18 Le 27 avril 2012, le Gouvernement dirigé par M. Ungureanu, qui avait succédé deux mois auparavant à celui d’Emile Boc, a été renversé par une motion de censure de l’opposition qui dénonçait, entre autres, son programme de privatisations. Le Président de la République Trian Basescu a été contraint de nommer le 7 mai le leader de l’opposition Victor Ponta au poste de Premier Ministre [8]. Le principal atout de ce jeune Premier Ministre de seulement 39 ans est sans conteste sa jeunesse. Ambitieux, Victor Ponta est un battant au moins sur le plan sportif. Plusieurs fois champion de Basket et de rallye, il exerce après ses études de droit à la faculté de Bucarest comme procureur et chef du département anti-corruption du Gouvernement avant de faire son entrée en politique en 2002. C’est en 2010 qu’il obtient la présidence du Parti Social-Démocrate (PDS).
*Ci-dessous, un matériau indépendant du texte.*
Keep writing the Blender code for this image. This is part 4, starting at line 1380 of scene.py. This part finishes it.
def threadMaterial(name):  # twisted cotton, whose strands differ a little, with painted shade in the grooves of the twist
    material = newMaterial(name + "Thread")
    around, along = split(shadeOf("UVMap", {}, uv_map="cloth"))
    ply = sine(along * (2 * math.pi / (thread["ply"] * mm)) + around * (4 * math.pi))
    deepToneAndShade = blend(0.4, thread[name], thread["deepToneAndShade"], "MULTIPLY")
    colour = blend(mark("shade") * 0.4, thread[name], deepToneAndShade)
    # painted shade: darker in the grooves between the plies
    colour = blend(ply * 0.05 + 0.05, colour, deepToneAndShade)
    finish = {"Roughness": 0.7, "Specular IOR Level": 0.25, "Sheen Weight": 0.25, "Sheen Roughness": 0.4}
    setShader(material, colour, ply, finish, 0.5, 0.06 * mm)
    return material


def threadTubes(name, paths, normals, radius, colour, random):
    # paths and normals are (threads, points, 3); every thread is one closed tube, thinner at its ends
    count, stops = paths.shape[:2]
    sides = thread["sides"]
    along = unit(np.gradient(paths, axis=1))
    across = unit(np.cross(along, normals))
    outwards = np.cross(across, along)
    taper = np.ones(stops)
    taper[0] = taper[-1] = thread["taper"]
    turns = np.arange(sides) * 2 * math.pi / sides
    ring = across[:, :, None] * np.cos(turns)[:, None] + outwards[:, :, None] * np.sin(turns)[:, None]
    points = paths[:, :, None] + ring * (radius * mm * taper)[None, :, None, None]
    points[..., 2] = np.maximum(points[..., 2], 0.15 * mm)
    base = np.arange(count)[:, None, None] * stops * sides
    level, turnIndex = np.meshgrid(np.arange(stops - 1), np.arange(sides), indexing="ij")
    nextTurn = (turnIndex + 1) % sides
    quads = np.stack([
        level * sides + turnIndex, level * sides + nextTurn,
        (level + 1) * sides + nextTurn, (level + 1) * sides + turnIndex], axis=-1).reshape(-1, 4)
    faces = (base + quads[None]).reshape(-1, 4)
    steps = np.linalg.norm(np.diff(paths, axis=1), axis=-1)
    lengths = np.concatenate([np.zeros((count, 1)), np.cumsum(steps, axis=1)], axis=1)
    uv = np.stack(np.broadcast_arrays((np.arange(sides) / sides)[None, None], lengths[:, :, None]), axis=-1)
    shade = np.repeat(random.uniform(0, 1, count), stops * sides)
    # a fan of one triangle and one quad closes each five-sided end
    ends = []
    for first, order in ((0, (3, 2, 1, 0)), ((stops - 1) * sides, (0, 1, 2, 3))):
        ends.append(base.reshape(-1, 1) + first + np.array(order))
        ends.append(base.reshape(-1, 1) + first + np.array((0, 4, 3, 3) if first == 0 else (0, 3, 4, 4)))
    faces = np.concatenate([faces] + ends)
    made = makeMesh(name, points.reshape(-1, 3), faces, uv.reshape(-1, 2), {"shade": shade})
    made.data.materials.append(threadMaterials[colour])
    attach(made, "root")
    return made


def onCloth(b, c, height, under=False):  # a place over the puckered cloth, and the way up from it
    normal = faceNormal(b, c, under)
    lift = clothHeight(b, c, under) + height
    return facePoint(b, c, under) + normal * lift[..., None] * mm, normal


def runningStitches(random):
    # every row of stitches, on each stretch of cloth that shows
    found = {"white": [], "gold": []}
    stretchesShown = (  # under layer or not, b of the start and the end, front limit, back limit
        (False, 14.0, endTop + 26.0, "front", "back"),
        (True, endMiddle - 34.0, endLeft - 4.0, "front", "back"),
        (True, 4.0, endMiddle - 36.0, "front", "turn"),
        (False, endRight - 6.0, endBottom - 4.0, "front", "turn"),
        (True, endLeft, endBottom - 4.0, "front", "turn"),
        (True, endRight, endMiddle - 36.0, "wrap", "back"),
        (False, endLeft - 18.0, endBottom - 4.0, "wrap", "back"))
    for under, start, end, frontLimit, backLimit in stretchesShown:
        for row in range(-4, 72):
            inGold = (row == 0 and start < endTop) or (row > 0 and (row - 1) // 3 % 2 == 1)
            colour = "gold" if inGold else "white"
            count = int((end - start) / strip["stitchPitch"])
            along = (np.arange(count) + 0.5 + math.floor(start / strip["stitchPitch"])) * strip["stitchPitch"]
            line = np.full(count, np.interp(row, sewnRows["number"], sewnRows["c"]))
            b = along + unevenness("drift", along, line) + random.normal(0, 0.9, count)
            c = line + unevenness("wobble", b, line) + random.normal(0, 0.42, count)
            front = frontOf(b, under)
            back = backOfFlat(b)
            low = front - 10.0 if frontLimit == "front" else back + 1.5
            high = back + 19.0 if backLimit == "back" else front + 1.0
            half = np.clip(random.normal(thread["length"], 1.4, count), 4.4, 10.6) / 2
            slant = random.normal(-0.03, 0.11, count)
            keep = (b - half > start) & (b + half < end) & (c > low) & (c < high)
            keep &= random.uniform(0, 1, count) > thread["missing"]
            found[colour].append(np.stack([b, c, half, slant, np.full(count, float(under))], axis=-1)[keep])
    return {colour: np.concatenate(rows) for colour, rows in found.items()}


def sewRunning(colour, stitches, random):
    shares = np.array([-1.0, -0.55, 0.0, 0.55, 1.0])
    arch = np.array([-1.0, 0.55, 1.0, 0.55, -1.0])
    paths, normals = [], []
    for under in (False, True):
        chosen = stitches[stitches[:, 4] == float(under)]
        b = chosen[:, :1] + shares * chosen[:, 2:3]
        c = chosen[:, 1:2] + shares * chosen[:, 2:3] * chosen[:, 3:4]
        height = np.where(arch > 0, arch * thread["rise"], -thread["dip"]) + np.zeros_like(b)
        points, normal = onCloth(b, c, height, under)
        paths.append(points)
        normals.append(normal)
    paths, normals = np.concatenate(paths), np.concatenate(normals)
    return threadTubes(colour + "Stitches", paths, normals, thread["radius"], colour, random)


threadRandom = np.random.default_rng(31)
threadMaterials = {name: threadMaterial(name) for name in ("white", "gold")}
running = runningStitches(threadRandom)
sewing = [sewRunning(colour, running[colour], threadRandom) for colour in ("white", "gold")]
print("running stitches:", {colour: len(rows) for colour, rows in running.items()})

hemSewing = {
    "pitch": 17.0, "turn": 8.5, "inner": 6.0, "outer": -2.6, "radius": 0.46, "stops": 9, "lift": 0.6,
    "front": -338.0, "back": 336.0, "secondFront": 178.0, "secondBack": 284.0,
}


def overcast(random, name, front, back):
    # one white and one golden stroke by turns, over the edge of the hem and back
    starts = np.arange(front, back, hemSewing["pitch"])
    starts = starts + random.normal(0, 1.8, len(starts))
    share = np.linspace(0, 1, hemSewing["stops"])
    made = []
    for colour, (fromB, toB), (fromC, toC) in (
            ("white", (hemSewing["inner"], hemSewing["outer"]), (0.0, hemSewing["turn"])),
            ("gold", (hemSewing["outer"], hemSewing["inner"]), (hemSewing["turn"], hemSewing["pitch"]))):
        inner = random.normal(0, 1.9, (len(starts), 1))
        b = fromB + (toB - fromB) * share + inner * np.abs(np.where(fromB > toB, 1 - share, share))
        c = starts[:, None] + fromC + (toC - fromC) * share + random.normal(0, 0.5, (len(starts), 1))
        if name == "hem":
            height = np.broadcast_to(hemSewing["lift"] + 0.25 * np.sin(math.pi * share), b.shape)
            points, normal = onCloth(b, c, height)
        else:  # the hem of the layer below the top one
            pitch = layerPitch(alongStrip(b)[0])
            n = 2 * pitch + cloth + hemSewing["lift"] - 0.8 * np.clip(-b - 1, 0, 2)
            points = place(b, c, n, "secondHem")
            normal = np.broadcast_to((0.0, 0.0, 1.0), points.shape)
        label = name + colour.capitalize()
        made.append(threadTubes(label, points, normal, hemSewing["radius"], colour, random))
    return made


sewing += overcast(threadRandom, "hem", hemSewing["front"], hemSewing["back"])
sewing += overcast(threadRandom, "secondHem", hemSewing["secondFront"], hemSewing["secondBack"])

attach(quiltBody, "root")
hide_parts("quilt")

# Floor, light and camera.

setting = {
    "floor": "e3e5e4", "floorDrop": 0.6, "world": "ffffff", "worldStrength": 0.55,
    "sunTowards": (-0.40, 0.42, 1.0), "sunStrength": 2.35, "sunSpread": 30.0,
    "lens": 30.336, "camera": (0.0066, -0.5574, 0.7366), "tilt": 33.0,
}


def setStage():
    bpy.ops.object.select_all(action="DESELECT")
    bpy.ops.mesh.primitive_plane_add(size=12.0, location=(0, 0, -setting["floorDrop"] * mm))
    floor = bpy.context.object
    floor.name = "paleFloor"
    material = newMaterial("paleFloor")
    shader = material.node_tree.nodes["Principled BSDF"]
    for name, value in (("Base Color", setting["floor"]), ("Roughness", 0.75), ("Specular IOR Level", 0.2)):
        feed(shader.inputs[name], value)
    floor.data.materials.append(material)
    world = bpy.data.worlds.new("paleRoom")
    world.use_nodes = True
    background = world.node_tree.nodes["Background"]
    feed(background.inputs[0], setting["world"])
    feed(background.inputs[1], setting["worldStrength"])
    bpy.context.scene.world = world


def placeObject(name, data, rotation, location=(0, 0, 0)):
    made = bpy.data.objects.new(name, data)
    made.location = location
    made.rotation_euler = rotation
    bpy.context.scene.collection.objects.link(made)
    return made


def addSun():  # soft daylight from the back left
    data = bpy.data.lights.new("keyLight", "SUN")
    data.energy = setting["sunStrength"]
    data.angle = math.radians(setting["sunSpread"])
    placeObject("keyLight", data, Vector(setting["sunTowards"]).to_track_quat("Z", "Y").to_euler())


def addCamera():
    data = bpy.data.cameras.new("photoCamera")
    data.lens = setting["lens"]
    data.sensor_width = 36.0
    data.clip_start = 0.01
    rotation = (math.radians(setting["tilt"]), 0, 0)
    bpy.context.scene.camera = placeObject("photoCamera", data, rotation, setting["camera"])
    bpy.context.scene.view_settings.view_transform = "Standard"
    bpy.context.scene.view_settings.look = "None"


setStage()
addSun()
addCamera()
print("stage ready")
Son ascension politique est fulgurante : plus jeune député, plus jeune ministre et plus jeune Premier ministre, Victor Ponta va s’atteler depuis son accession à ce dernier poste à accroître ses pouvoirs et à mettre au pas les principales institutions roumaines. De ce fait, sa cohabitation avec le Président Basescu va vite devenir problématique.
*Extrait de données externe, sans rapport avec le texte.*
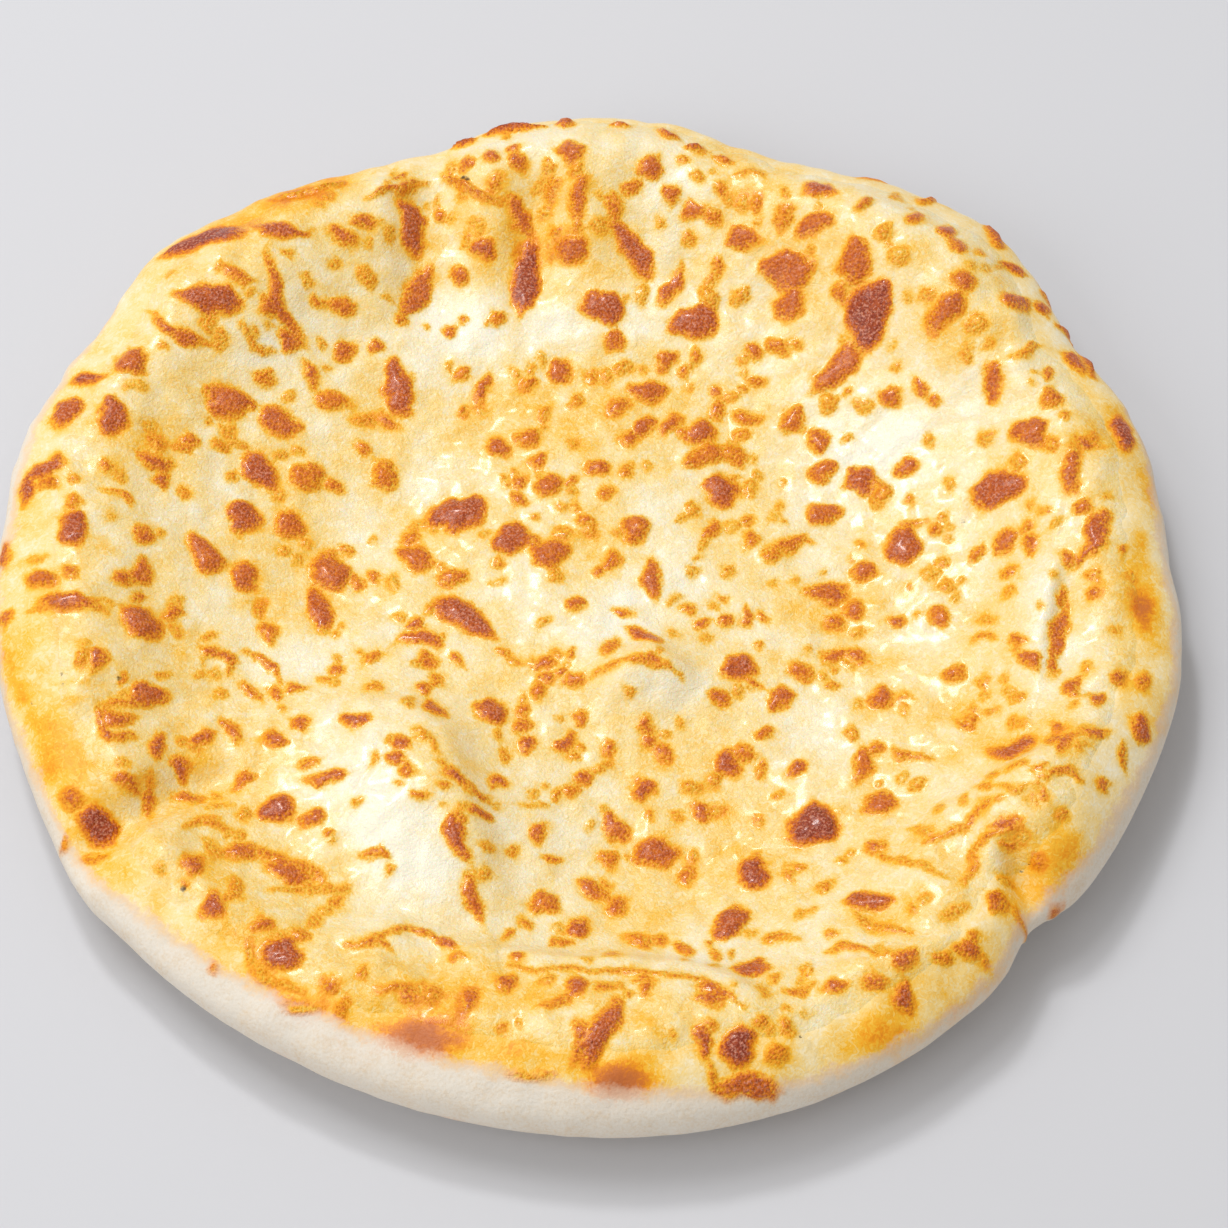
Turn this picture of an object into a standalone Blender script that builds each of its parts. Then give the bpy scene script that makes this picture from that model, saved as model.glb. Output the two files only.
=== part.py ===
"""Khachapuri: a round cheese bread, its top covered to the rim with melted, browned cheese.

The bread is one solid, and the cheese that lies on it is another. Both are lofts: rings of points
run from the middle out to the rim and back under the bread, and every height comes from form().
Lengths are in metres, bearings in degrees from +X towards +Y, seen from above.
"""

import math

import bpy
import numpy as np

MM = 0.001

# Driving sizes of the bread
RADIUS = 147 * MM
RIM_LIFT = 8 * MM  # the rim curls up off the table
LIFT_STARTS, LIFT_ENDS = 95 * MM, 138 * MM  # distances from the middle
MIDDLE_HEIGHT = 10 * MM  # of the dough's top, above its underside
RIM_SWELL = 8 * MM  # what the rim is thicker than the middle
SWELL_STARTS, SWELL_ENDS = 60 * MM, 125 * MM
WIDEST_SHARE = 0.42  # where the rim is widest, as a share of its own height
ROLL_TOP, ROLL_UNDER = 22 * MM, 12 * MM  # widths over which the rim rounds off
ROLL_POWER = 2.4

# Driving sizes of the cheese
CHEESE_STEP = 1.2 * MM  # how far its edge stands above the dough
CHEESE_DEPTH = 2.5 * MM  # what it sinks into the dough away from its edge
SOLID_GAP = 0.3 * MM
DOME_SHARE, DOME_LEAST, DOME_MOST = 0.17, 0.8 * MM, 2.0 * MM  # a blister's height, by its width

# How finely the rings are divided. Rings on the underside: points, share of the outline
COARSE_RINGS, CHEESE_RINGS = 12, 36
EDGE_POINTS = 6 * CHEESE_RINGS
COLLAR_POINTS, COLLAR_RINGS = 180, 6
UNDER_RINGS = ((144, 0.97), (120, 0.85), (90, 0.72), (3, 0.6), (1, 0))  # it stands on the ring of three
SETTLE_REACH = 7 * MM  # the coarse dough under the cheese keeps below all that is this near

# Swings of the outline: bearing, spread in degrees, and how far out in mm
OUTLINE = (
    (48, 13, 6.5), (20, 9, 2.5), (33, 4, -2.0), (70, 8, -4.0), (88, 9, 0.8), (111, 10, -5.0),
    (139, 7, 5.0), (162, 8, 2.5), (200, 12, -1.5), (216, 5, 1.5), (248, 40, -5.0), (320, 20, -3.0),
    (321, 4, -4.0), (353, 9, 2.0),
)
# The cheese's edge as a share of the outline, and its swings
CHEESE_REACH = 0.93
CHEESE_EDGE = ((90, 55, 0.04), (180, 25, -0.02), (207, 8, -0.03), (260, 25, -0.045), (330, 30, -0.015))

# Swells and hollows: x, y, half length, half width, heading, height, in mm
SWELLS = (
    (-45, -54, 34, 25, 126, 8.5),
    (12, -17, 16, 11, 5, 3.5),
    (4, -122, 36, 15, 0, 3.5),
    (118, -55, 24, 13, 65, 4.5),
    (-120, -21, 30, 16, 95, 3.0),
    (-92, 86, 30, 17, 47, 4.5),
    (-4, 122, 26, 11, 92, 3.0),
    (80, 98, 38, 18, 140, 6.5),
    (124, 33, 26, 15, 105, 2.5),
    (-50, 29, 40, 17, 50, -2.0),
    (48, 40, 40, 26, 140, -1.5),
    (20, -75, 34, 16, 10, -2.0),
)

# Folds: a crest that falls gently to its left and steeply to its right, with points in mm.
# Name: (points, height, gentle width, steep width), in mm. A negative height is a crease.
FOLDS = {
    "front_crest": (((49, -118), (41, -111), (30, -104), (16, -102), (-3, -102), (-20, -100), (-34, -98)),
                    5.0, 16, 3.5),
    "bubble_crest": (((-20, -90), (-23, -74), (-29, -55), (-34, -40), (-44, -33), (-53, -33), (-61, -36)),
                     4.0, 18, 5.0),
    "right_crest": (((118, -44), (102, -51), (88, -61), (79, -73), (71, -77)), 3.5, 10, 3.5),
    "flap_crest": (((115, -45), (106, -51), (100, -60), (98, -69), (98, -79)), 3.0, 10, 3.0),
    "right_step": (((110, -28), (113, -8), (117, 14)), 3.0, 13, 3.0),
    "middle_peak": (((29, -23), (17, -13), (6, -24)), 3.5, 9, 3.5),
    "left_arc": (((-30, -96), (-45, -93), (-57, -99)), 2.5, 8, 3.0),
    "lower_left_arc": (((-30, -113), (-45, -106), (-59, -112)), 2.5, 8, 3.0),
    "front_right_ridge": (((104, -89), (92, -94), (79, -100), (66, -103), (53, -105)), 2.5, 8, 3.0),
    "left_crease": (((-123, -86), (-108, -68), (-95, -58), (-80, -52)), -6.0, 6, 6.0),
    "flap_notch": (((102, -68), (107, -80), (112, -92)), -6.5, 4, 4.0),
    "back_left_valley": (((-42, 142), (-44, 121), (-45, 102), (-43, 78)), -5.0, 10, 8.0),
    "back_valley": (((-13, 131), (-17, 109), (-19, 86)), -3.5, 8, 7.0),
}

# The larger blisters: x, y, length, width, heading, in mm and degrees
BLISTERS = (
    (-101, 98, 22, 7, 15), (-81, 101, 13, 4, 175), (-98, 79, 16, 7, 170), (-80, 82, 21, 5, 115),
    (-105, 69, 16, 4, 160), (-117, 60, 9, 8, 90), (-120, 44, 9, 8, 90), (-127, 11, 9, 6, 95),
    (-127, -11, 15, 4, 10), (-109, -13, 12, 9, 120), (-105, -34, 10, 6, 25), (-114, -70, 10, 9, 90),
    (-87, 23, 10, 7, 120), (-83, 36, 13, 7, 120), (-71, 36, 9, 7, 0), (-92, 54, 11, 8, 170),
    (-79, 51, 12, 7, 155), (-49, 64, 18, 7, 100), (-48, 109, 14, 7, 100), (-46, 93, 16, 6, 75),
    (-18, 97, 19, 7, 85), (3, 89, 12, 8, 165), (26, 85, 13, 9, 20), (15, 66, 9, 7, 0),
    (10, 105, 17, 6, 125), (50, 98, 14, 9, 0), (51, 89, 8, 8, 0), (67, 97, 11, 8, 90),
    (71, 84, 16, 11, 80), (63, 71, 17, 6, 40), (90, 81, 11, 6, 45), (111, 47, 9, 8, 0),
    (135, 49, 11, 6, 95), (103, 33, 12, 10, 170), (121, 34, 11, 5, 90), (127, 17, 14, 5, 75),
    (69, 40, 8, 8, 0), (60, 31, 8, 7, 0), (80, 20, 11, 8, 90), (34, 37, 10, 8, 115),
    (-33, 28, 16, 10, 30), (-19, 20, 10, 9, 90), (-9, 16, 9, 8, 0), (17, 10, 12, 5, 90),
    (-30, -3, 17, 8, 150), (-64, 10, 11, 9, 95), (-66, -2, 13, 6, 95), (-95, 10, 11, 8, 120),
    (39, -16, 9, 7, 160), (61, 7, 10, 6, 0), (57, -60, 14, 11, 15), (43, -74, 9, 8, 90),
    (70, -84, 10, 6, 0), (37, -88, 11, 8, 55), (42, -102, 10, 5, 0), (19, -67, 11, 7, 0),
    (105, -43, 10, 5, 20), (117, -10, 20, 4, 75), (-22, -31, 8, 7, 90), (-29, -70, 11, 5, 105),
    (-24, -85, 12, 4, 100), (-69, -79, 12, 5, 155), (-68, -104, 9, 8, 25), (7, -123, 18, 6, 65),
    (39, -126, 10, 8, 80), (42, -134, 14, 5, 0),
)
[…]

19 Le conflit est ouvert lorsque le Conseil national d’attestation des diplômes universitaires a produit un rapport accablant accusant M. Ponta d’avoir plagié environ un tiers des 300 pages de sa thèse de Doctorat sur le fonctionnement de la Cour pénale internationale [9]. Sitôt le rapport publié, la composition du Conseil a été rapidement modifiée par le Ministre intérimaire de l’éducation. Il convient de préciser que le directeur de thèse de M. Ponta n’est autre que son mentor en politique Adrian Nastase, ancien Premier ministre roumain et condamné à deux ans de prison fermes pendant le mandat du Président Basescu pour avoir financé sa campagne électorale avec de l’argent public [10]. Ces accusations de plagiat ont toujours été rejetées par Victor Ponta qui a dénoncé un complot du Président Basescu. La Commission Nationale d’Éthique chargée de vérifier la véracité des faits a confirmé le plagiat de la thèse de M. Ponta. Ces évènements ont été suivis par le déclenchement d’une procédure de destitution par le Parlement roumain à l’encontre du Président Trian Basescu pour « avoir violé la Constitution » en s’attaquant à des prérogatives réservées au Premier ministre, pour avoir « enfreint la séparation des pouvoirs et l’indépendance de la justice » et enfin pour avoir « sapé la démocratie » en imposant des mesures d’austérité qui ont appauvri la population ». Il convient de préciser que cette procédure de destitution votée par le Parlement a été déclenchée par l’Union Sociale Libérale (USL), la coalition au pouvoir dirigée par V. Ponta. Selon l’article 95 de la Constitution roumaine, le Chef de l’État peut être destitué au cours de son mandat « s’il commet des faits graves violant les dispositions de la Constitution ». Mais une lacune de cette Constitution roumaine se situe dans le manque de précisions sur la signification exacte ou l’interprétation à donner à l’expression « faits graves violant les dispositions de la Constitution ». Interpellée sur les accusations portées contre le Président Basescu, la Cour constitutionnelle roumaine n’a retenu que 2 des 7 chefs d’inculpations à l’encontre du Chef de l’État : le Président de la République « n’a pas exercé de manière efficace sa fonction de médiateur entre les pouvoirs de l’État » et il « a tenté de diminuer le rôle et les prérogatives du Premier ministre » ont souligné les 9 juges constitutionnels.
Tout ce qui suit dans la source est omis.